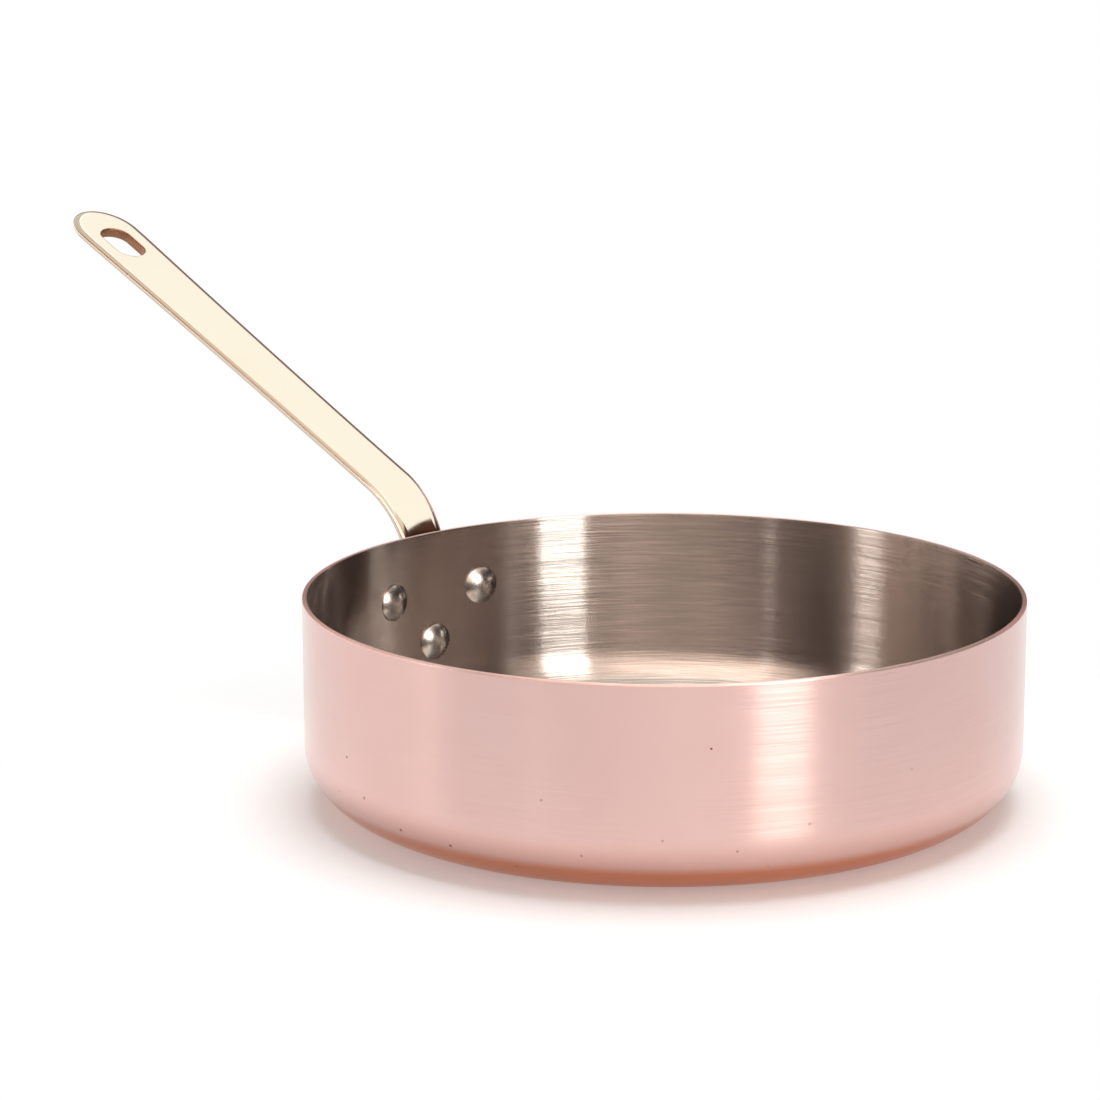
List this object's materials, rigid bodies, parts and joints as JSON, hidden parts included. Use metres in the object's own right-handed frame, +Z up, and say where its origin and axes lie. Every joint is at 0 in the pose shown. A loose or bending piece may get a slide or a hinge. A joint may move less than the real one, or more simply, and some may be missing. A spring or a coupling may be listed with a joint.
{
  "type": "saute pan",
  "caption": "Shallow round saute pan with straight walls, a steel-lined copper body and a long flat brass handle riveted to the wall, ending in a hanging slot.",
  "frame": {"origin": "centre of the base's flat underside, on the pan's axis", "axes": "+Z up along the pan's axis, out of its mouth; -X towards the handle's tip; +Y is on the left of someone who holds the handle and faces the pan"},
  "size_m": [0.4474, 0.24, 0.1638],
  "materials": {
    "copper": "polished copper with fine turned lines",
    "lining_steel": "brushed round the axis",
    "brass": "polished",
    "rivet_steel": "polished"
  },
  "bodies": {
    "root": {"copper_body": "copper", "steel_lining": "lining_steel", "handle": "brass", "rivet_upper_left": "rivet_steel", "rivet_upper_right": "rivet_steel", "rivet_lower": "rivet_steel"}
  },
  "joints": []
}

Written instruction: Repeat the whole listing exactly, keeping every line intact.

Written reply:
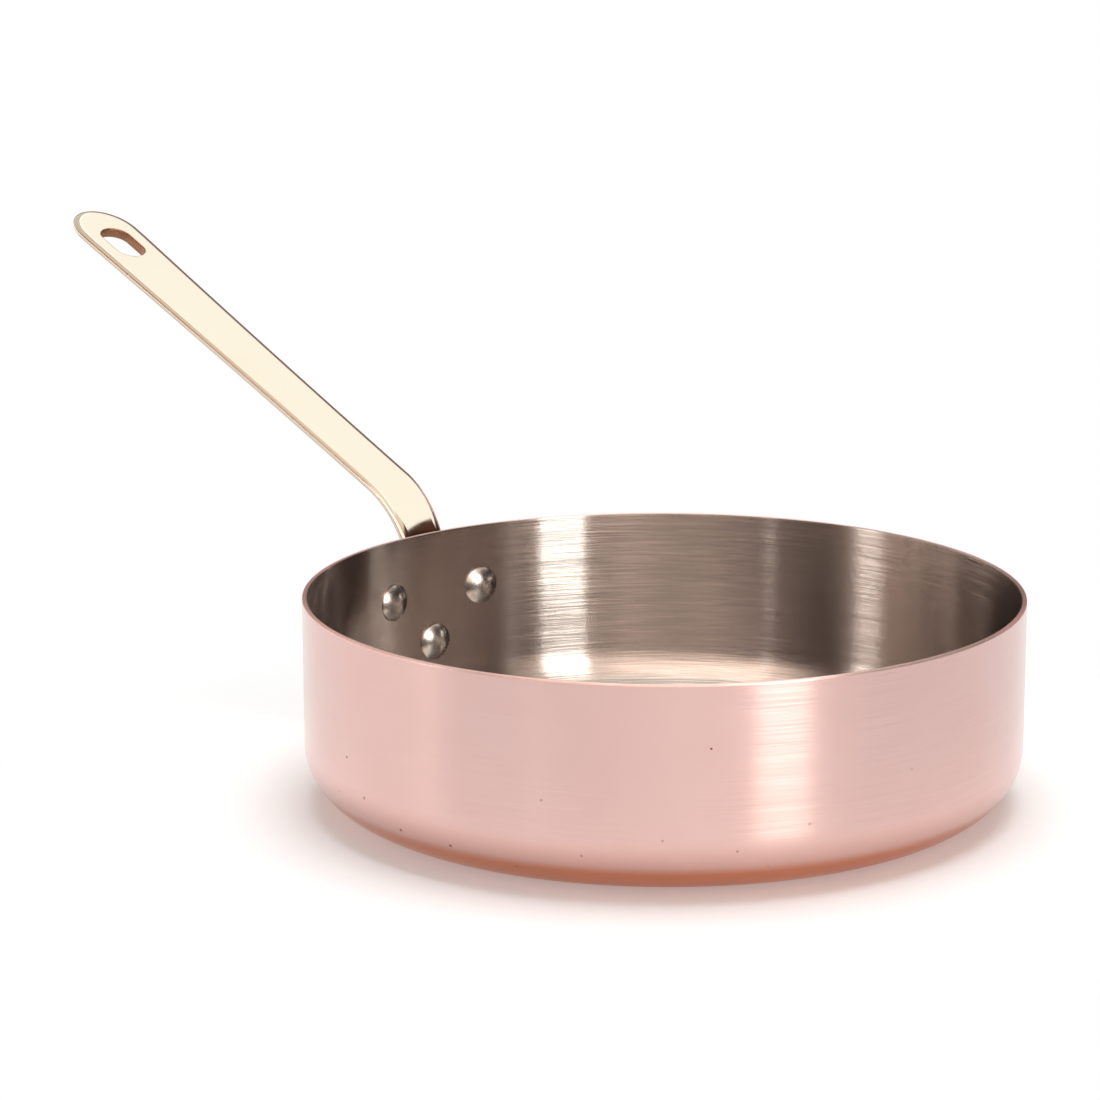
List this object's materials, rigid bodies, parts and joints as JSON, hidden parts included. Use metres in the object's own right-handed frame, +Z up, and say where its origin and axes lie. Every joint is at 0 in the pose shown. A loose or bending piece may get a slide or a hinge. A joint may move less than the real one, or more simply, and some may be missing. A spring or a coupling may be listed with a joint.
{
  "type": "saute pan",
  "caption": "Shallow round saute pan with straight walls, a steel-lined copper body and a long flat brass handle riveted to the wall, ending in a hanging slot.",
  "frame": {"origin": "centre of the base's flat underside, on the pan's axis", "axes": "+Z up along the pan's axis, out of its mouth; -X towards the handle's tip; +Y is on the left of someone who holds the handle and faces the pan"},
  "size_m": [0.4474, 0.24, 0.1638],
  "materials": {
    "copper": "polished copper with fine turned lines",
    "lining_steel": "brushed round the axis",
    "brass": "polished",
    "rivet_steel": "polished"
  },
  "bodies": {
    "root": {"copper_body": "copper", "steel_lining": "lining_steel", "handle": "brass", "rivet_upper_left": "rivet_steel", "rivet_upper_right": "rivet_steel", "rivet_lower": "rivet_steel"}
  },
  "joints": []
}